#### INFORMATION SHOWN ####
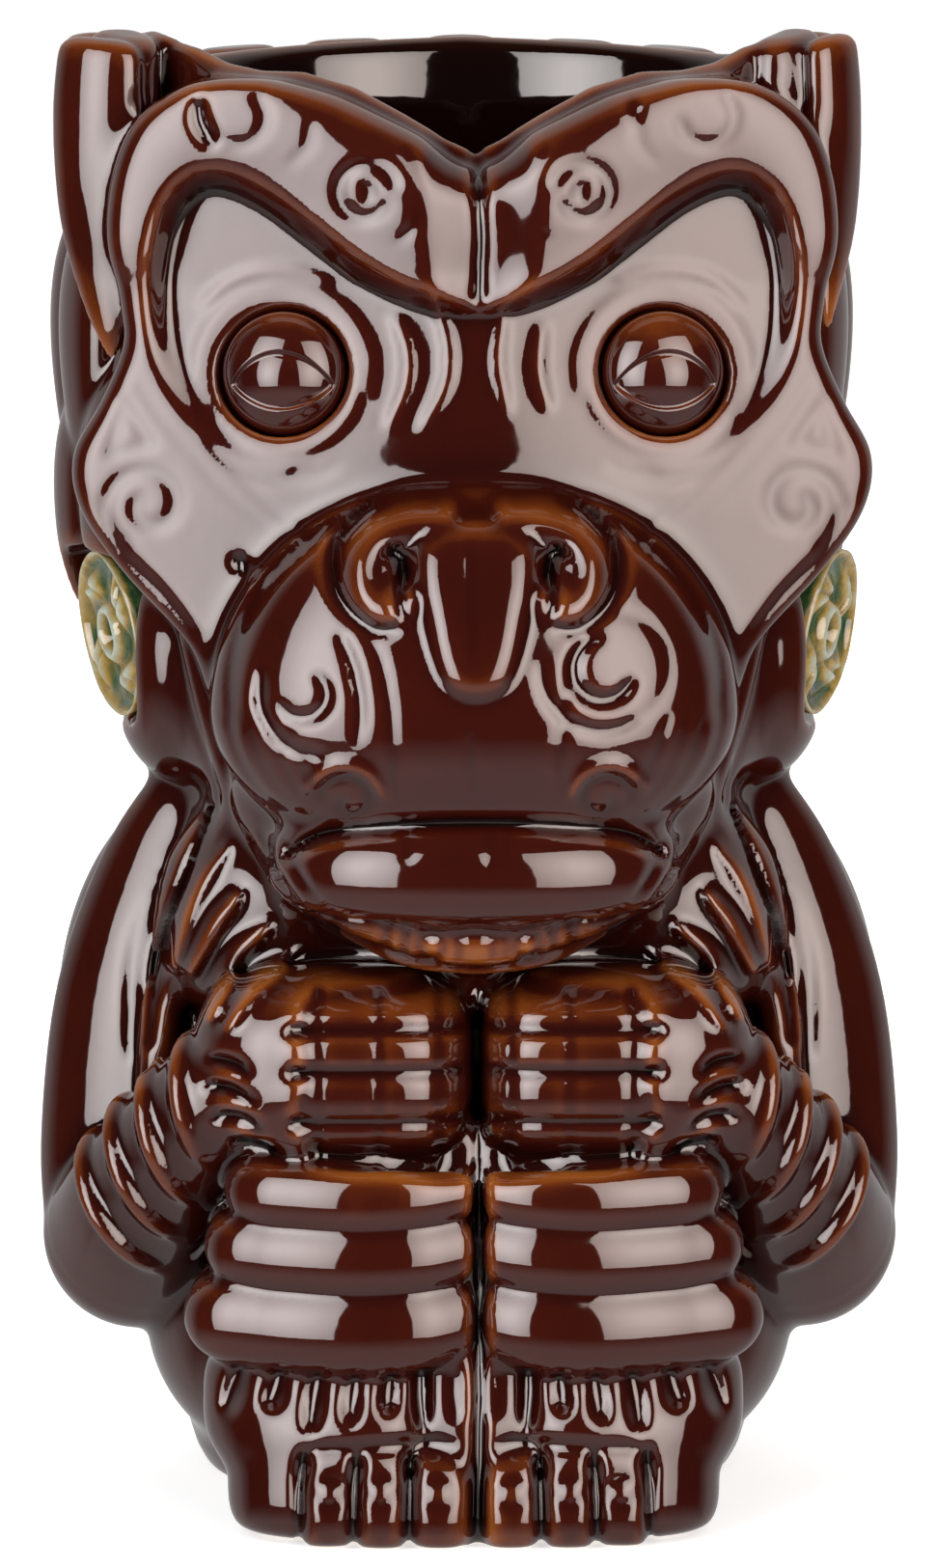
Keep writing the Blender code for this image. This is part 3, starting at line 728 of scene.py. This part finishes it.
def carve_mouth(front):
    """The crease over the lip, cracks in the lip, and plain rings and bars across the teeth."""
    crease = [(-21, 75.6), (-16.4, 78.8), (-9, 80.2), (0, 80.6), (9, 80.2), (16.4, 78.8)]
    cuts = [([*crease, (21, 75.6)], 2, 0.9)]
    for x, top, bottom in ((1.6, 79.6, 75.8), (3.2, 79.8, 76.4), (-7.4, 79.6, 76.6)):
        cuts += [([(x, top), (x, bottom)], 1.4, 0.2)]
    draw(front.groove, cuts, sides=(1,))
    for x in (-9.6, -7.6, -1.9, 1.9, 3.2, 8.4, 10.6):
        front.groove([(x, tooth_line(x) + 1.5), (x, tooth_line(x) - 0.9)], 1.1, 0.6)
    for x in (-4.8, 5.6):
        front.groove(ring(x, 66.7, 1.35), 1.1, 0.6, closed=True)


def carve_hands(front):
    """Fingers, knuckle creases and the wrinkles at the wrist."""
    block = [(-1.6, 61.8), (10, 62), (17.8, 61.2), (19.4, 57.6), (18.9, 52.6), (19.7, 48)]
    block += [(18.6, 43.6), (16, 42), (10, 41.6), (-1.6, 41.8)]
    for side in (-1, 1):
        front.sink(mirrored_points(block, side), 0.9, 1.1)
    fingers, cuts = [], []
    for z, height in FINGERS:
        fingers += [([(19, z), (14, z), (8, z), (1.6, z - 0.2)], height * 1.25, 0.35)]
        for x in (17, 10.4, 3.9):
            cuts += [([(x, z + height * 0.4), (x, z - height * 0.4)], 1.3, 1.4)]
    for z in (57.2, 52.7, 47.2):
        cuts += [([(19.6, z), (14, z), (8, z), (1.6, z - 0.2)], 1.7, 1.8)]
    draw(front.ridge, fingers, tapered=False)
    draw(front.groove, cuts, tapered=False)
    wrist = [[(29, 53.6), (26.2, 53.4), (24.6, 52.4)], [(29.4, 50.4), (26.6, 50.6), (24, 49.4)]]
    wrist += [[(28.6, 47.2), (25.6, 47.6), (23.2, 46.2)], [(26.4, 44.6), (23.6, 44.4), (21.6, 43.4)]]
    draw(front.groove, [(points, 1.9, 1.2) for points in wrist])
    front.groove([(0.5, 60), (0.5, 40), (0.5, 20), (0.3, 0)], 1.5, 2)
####
#### INFORMATION SHOWN ####
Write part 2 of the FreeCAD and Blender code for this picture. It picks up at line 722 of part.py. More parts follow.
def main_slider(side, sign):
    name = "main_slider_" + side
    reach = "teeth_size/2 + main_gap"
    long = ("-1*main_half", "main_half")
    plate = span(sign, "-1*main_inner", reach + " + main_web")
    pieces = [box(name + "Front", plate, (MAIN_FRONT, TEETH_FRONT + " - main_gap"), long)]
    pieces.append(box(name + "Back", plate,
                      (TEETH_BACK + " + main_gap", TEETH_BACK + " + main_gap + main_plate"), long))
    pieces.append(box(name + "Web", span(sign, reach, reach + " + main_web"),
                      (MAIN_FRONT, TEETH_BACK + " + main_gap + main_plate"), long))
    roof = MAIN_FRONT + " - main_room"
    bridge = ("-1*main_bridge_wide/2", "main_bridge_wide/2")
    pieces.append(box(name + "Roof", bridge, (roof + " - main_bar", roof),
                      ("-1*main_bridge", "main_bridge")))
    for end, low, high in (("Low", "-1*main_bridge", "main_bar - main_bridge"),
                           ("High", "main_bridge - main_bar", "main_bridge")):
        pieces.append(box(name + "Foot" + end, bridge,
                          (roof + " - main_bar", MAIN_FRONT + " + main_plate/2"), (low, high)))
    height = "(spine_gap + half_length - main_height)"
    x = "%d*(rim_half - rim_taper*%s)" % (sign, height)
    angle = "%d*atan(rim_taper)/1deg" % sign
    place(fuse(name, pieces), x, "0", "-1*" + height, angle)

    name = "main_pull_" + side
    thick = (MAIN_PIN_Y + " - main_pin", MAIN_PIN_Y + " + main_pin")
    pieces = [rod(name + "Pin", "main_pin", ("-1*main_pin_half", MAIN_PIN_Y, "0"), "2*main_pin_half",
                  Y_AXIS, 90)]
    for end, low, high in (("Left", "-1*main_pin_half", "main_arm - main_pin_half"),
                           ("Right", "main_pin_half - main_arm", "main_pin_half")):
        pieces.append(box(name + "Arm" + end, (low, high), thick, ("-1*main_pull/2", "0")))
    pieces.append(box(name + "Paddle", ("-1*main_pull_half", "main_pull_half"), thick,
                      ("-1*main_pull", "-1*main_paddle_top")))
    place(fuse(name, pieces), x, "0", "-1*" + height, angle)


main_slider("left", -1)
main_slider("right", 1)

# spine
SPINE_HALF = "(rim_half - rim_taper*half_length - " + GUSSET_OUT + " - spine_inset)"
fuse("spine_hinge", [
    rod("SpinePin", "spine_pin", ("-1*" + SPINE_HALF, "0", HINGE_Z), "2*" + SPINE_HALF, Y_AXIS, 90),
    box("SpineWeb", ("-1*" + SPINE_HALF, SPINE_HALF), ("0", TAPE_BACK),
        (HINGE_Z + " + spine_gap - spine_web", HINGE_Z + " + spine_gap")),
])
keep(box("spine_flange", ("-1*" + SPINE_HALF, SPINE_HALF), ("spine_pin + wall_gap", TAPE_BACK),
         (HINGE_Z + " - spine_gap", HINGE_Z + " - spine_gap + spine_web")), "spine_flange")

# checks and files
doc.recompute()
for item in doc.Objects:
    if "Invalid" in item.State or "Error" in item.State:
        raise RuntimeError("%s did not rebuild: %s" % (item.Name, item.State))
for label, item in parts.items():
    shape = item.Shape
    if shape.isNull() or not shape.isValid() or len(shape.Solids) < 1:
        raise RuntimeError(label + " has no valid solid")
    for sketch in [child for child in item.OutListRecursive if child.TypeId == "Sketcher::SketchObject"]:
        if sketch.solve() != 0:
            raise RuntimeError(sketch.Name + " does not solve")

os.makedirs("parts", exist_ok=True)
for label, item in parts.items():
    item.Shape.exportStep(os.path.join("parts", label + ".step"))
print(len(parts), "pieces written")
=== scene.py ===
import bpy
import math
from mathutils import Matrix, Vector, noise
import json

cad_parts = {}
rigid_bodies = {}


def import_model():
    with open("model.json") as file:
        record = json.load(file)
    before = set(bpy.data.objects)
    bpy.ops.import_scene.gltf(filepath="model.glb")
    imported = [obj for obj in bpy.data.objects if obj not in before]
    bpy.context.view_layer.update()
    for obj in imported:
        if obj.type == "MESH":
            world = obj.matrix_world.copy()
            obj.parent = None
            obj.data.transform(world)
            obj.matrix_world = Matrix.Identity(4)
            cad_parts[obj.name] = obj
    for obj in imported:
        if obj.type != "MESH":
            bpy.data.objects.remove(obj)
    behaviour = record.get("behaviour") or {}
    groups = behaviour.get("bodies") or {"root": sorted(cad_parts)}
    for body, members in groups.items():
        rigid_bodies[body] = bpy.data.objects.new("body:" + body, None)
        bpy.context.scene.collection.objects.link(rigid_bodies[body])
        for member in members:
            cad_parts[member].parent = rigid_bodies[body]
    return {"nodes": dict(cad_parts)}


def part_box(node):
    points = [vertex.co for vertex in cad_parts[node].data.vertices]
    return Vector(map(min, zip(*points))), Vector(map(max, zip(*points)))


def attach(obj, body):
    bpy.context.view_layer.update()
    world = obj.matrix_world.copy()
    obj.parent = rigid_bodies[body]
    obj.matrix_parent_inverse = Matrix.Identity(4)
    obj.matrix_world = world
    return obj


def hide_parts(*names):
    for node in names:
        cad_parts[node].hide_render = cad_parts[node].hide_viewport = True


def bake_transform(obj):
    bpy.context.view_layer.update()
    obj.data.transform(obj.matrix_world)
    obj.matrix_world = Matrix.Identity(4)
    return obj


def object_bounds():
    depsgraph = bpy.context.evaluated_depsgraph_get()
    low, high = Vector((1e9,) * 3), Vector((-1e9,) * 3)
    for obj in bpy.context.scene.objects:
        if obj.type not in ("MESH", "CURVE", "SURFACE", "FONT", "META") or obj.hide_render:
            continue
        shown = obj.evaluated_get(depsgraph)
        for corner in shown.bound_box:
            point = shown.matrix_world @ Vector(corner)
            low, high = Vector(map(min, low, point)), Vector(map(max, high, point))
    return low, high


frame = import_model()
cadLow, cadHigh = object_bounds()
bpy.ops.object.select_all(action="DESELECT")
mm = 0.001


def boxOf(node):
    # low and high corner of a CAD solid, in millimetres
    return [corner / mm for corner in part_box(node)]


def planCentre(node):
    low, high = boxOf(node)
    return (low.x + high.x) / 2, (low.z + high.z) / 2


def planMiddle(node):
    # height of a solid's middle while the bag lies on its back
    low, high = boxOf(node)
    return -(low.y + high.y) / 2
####
WRITTEN INSTRUCTION: Extract from the listing above the lines between the line containing "for sketch in" and the line containing "depsgraph = bpy.context.evaluated_depsgraph_get()", keeping both of those lines. Output nothing else.

SOLUTION FOR THIS TASK:
    for sketch in [child for child in item.OutListRecursive if child.TypeId == "Sketcher::SketchObject"]:
        if sketch.solve() != 0:
            raise RuntimeError(sketch.Name + " does not solve")

os.makedirs("parts", exist_ok=True)
for label, item in parts.items():
    item.Shape.exportStep(os.path.join("parts", label + ".step"))
print(len(parts), "pieces written")
=== scene.py ===
import bpy
import math
from mathutils import Matrix, Vector, noise
import json

cad_parts = {}
rigid_bodies = {}


def import_model():
    with open("model.json") as file:
        record = json.load(file)
    before = set(bpy.data.objects)
    bpy.ops.import_scene.gltf(filepath="model.glb")
    imported = [obj for obj in bpy.data.objects if obj not in before]
    bpy.context.view_layer.update()
    for obj in imported:
        if obj.type == "MESH":
            world = obj.matrix_world.copy()
            obj.parent = None
            obj.data.transform(world)
            obj.matrix_world = Matrix.Identity(4)
            cad_parts[obj.name] = obj
    for obj in imported:
        if obj.type != "MESH":
            bpy.data.objects.remove(obj)
    behaviour = record.get("behaviour") or {}
    groups = behaviour.get("bodies") or {"root": sorted(cad_parts)}
    for body, members in groups.items():
        rigid_bodies[body] = bpy.data.objects.new("body:" + body, None)
        bpy.context.scene.collection.objects.link(rigid_bodies[body])
        for member in members:
            cad_parts[member].parent = rigid_bodies[body]
    return {"nodes": dict(cad_parts)}


def part_box(node):
    points = [vertex.co for vertex in cad_parts[node].data.vertices]
    return Vector(map(min, zip(*points))), Vector(map(max, zip(*points)))


def attach(obj, body):
    bpy.context.view_layer.update()
    world = obj.matrix_world.copy()
    obj.parent = rigid_bodies[body]
    obj.matrix_parent_inverse = Matrix.Identity(4)
    obj.matrix_world = world
    return obj


def hide_parts(*names):
    for node in names:
        cad_parts[node].hide_render = cad_parts[node].hide_viewport = True


def bake_transform(obj):
    bpy.context.view_layer.update()
    obj.data.transform(obj.matrix_world)
    obj.matrix_world = Matrix.Identity(4)
    return obj


def object_bounds():
    depsgraph = bpy.context.evaluated_depsgraph_get()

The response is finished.